During a visit to play at the East of England Show in Peterborough, the band were approached by a Rolls Royce Bentley dealership from Cheltenham called Broughtons Motors.  They asked us to play for them at the Cheltenham Gold Cup Festival on their stand selling Rollers and Bentleys.  It was a marvellous experience and were playing Love Changes Everything when Sir Andrew Lloyd-Webber came over to ask us if he would receive any royalties!  However, he did sign the score for us.

The AMOCO sponsorship came to an end shortly afterwards but following negotiations between Broughtons, Cecil Peacock and Dick Quinn, Broughtons decided to sponsor the band.

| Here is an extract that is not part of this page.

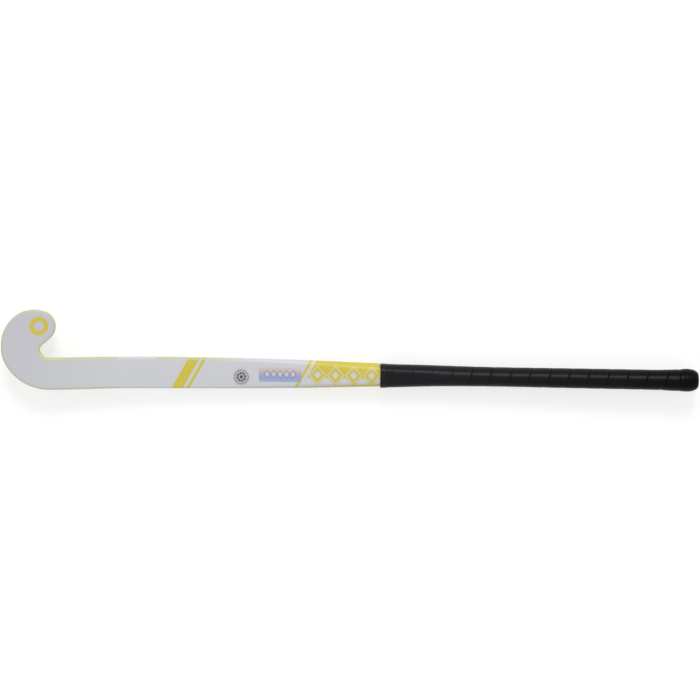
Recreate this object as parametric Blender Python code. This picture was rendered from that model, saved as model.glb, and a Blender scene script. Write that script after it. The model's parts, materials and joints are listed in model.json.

The Band continued to play at the Gold Cup Meeting for another 3 years and also at many other functions for Broughtons including a concert in their car showroom surrounded by brand new Rolls Royces & Bentleys and a vintage Rolls Royce/Bentley rally at the company heads house at Courteen Hall, Northamptonshire.  The Band were ferried to the job from their hotel in a fleet of brand new Rolls Royces.

In 1994, Cecil left the band to return to Easington Colliery Band and I decided to go with him. After a few years with Easington, followed by a period of not playing, in 2018 I returned home to where it all began, the re-named Durham Miners Association Brass Band.